* **CHALLENGE**
Sift the material for lines containing "materials", and return them.

———

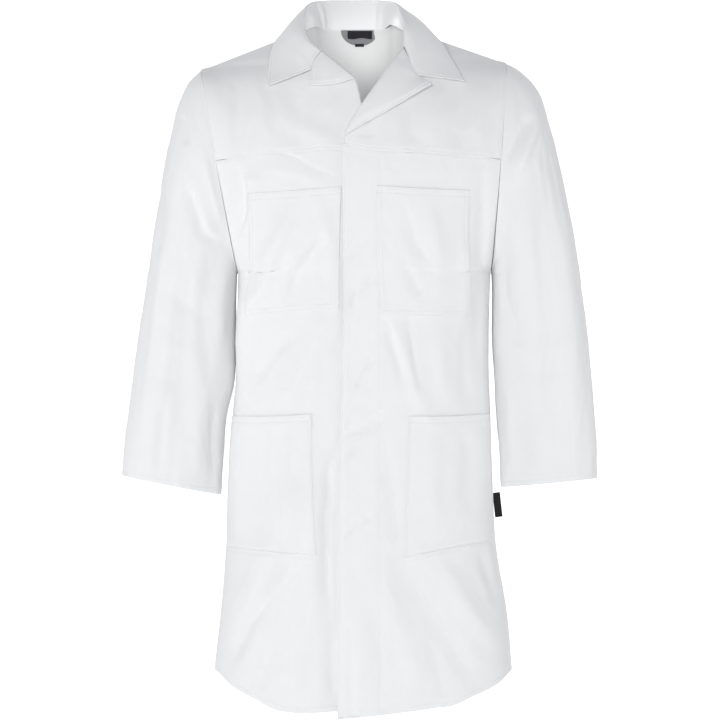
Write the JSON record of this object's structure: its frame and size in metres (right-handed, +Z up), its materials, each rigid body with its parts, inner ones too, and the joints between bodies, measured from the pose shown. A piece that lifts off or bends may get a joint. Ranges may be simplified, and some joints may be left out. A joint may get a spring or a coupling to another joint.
{
  "type": "laboratory coat",
  "caption": "White knee-length laboratory coat with notched collar, curved chest seams, concealed snap front, patch pockets on chest and skirt, and long plain sleeves.",
  "frame": {"origin": "middle of the back neck, level with the back neck seam and on the side seams' plane, where a hanger or a neck bears", "axes": "+X to the wearer's left, -Y to the front, +Z up"},
  "size_m": [0.7285, 0.2613, 1.0928],
  "materials": {
    "coat_cloth": "matte",
    "patch_cloth": "matte",
    "label_cloth": "matte",
    "snap_metal": "satin"
  },
  "bodies": {
    "torso": {"back_panel": "coat_cloth", "back_yoke": "coat_cloth", "front_yoke_left": "coat_cloth", "front_yoke_right": "coat_cloth", "lapel_left": "coat_cloth", "lapel_right": "coat_cloth", "collar_stand": "coat_cloth", "collar_leaf": "coat_cloth", "neck_patch": "patch_cloth", "neck_label": "label_cloth", "size_label": "label_cloth", "side_label": "label_cloth"},
    "front_left": {"front_panel_left": "coat_cloth", "front_facing_left": "coat_cloth", "chest_pocket_left": "coat_cloth", "lower_pocket_left": "coat_cloth", "snap_socket_1": "snap_metal", "snap_socket_2": "snap_metal", "snap_socket_3": "snap_metal", "snap_socket_4": "snap_metal", "snap_socket_5": "snap_metal"},
    "front_right": {"front_panel_right": "coat_cloth", "front_facing_right": "coat_cloth", "chest_pocket_right": "coat_cloth", "lower_pocket_right": "coat_cloth", "snap_stud_1": "snap_metal", "snap_stud_2": "snap_metal", "snap_stud_3": "snap_metal", "snap_stud_4": "snap_metal", "snap_stud_5": "snap_metal"},
    "arm_left": {"sleeve_upper_left": "coat_cloth"},
    "arm_right": {"sleeve_upper_right": "coat_cloth"},
    "forearm_left": {"sleeve_lower_left": "coat_cloth", "cuff_hem_left": "coat_cloth"},
    "forearm_right": {"sleeve_lower_right": "coat_cloth", "cuff_hem_right": "coat_cloth"}
  },
  "joints": [
    {"name": "front_left_open", "type": "hinge", "parent": "torso", "child": "front_left", "pos_m": [0.174, -0.08, -0.6], "axis": [0, 0, 1], "range_deg": [0, 35]},
    {"name": "front_right_open", "type": "hinge", "parent": "torso", "child": "front_right", "pos_m": [-0.166, -0.08, -0.6], "axis": [0, 0, 1], "range_deg": [-21, 0]},
    {"name": "arm_left_raise", "type": "hinge", "parent": "torso", "child": "arm_left", "pos_m": [0.22298, 0.003, -0.05082], "axis": [0, -1, 0], "range_deg": [0, 25]},
    {"name": "arm_right_raise", "type": "hinge", "parent": "torso", "child": "arm_right", "pos_m": [-0.24287, 0.003, -0.06153], "axis": [0, 1, 0], "range_deg": [0, 25]},
    {"name": "elbow_left_bend", "type": "hinge", "parent": "arm_left", "child": "forearm_left", "pos_m": [0.27271, -0.06499, -0.45298], "axis": [-0.9632, 0, -0.2689], "range_deg": [0, 45]},
    {"name": "elbow_right_bend", "type": "hinge", "parent": "arm_right", "child": "forearm_right", "pos_m": [-0.26191, -0.06499, -0.45897], "axis": [-0.9709, 0, 0.2395], "range_deg": [0, 45]}
  ],
  "couplings": [
    {"joint": "front_right_open", "follows": "front_left_open", "ratio": -0.6}
  ]
}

———

* **WRITTEN ANSWER**
Write the JSON record of this object's structure: its frame and size in metres (right-handed, +Z up), its materials, each rigid body with its parts, inner ones too, and the joints between bodies, measured from the pose shown. A piece that lifts off or bends may get a joint. Ranges may be simplified, and some joints may be left out. A joint may get a spring or a coupling to another joint.
  "materials": {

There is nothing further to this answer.